This deposition of Joseph was taken in D2D Holdings LLC v Bridgemarket Assoc., L.P., No. 160344/2017 (the "Landlord-Tenant Litigation") on March 14, 2019.
While this surrender appeared to narrow the issues to a dispute over monetary damages based on theories of contract—with the landlord-tenant relationship between the parties being terminated by reason of D2D's surrender—D2D later sought to amend its complaint to add a cause of action for "a mandatory injunction directing Defendants to comply with the LOI, Side Letter and Rent Reduction Agreement, and upon such compliance, restore Tenant to possession of the Premises for the balance of the lease term." (D2D Holdings LLC v Bridgemarket Assoc., L.P., 2019 N.Y. Slip Op. 32368[U], 7 [N.Y. Sup Ct, NY County August 7, 2019] [the "August 2019 Decision"].) As this Court would explain in its August 2019 Decision—denying such leave to amend—the "elephant-sized problem" with that attempt to amend was that D2D had "incontrovertibly surrendered possession of the premises pursuant to the so-ordered Surrender Stipulation" of September 13, 2018. (Id.) At the time, this Court's decision would have appeared unremarkable, involving a fairly straightforward application of the law and rejecting the parties' attempts to re-expand the Landlord-Tenant Litigation.

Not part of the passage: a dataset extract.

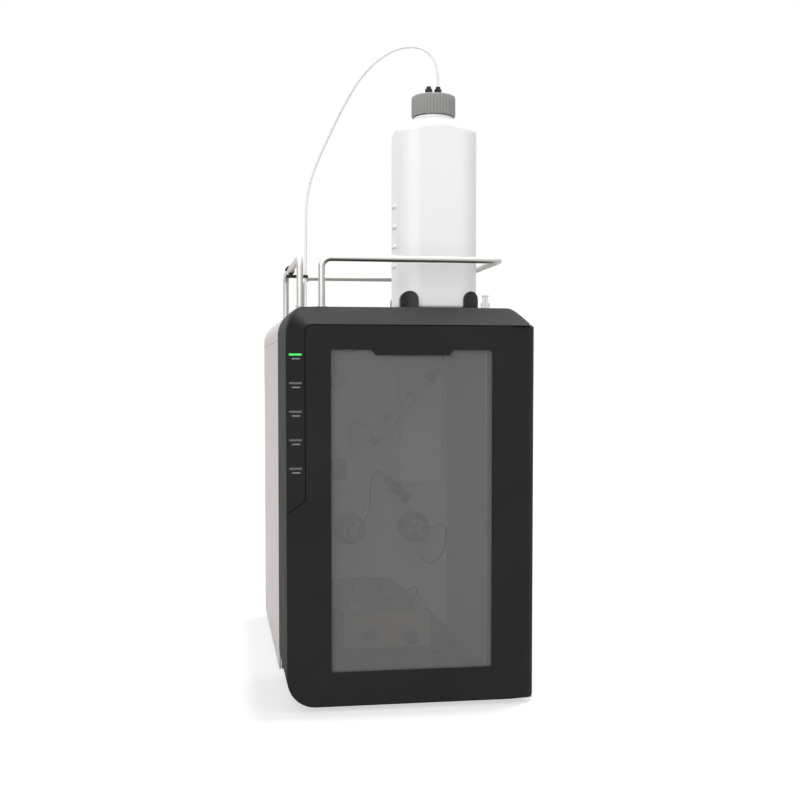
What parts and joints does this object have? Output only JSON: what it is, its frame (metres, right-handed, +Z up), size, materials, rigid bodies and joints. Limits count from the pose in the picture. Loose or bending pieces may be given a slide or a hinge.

The Court, however, mentions its August 2019 decision because according to RBG Management Corp. ("RBG") it was not until November 2019—when its Vice President apparently came across said decision—that it learned that D2D had surrendered the Premises roughly one year earlier. Who RBG was and why it might be interested in such a decision was unknown to this Court and Bridgemarket at the time, but would soon become apparent.
RBG is a corporation "formed in New York County" which operates fifteen Morton Williams supermarkets in New York City. Unbeknownst to this Court, Bridgemarket, and apparently even D2D's own litigation counsel, on March 22, 2016, D2D entered into a "Limited Restrictive Use Agreement" with RBG wherein, in sum and substance, the parties agreed that for 30 years after said date, "D2D shall not sublease all or any portion of the Leased Premises to any retailer or establishment, which devotes more than 30% of the total leasable floor area of its demised premises within the Leased Premises to the sale of groceries, produce, dairy products, fresh fish or fresh meat for off-premises consumption (the 'Limited Restrictive Use Covenant')." (NYSCEF Doc. No. 13 ["Limited Restrictive Use Agreement"] at 1.) As consideration for such restriction, RBG paid D2D $2.2 million.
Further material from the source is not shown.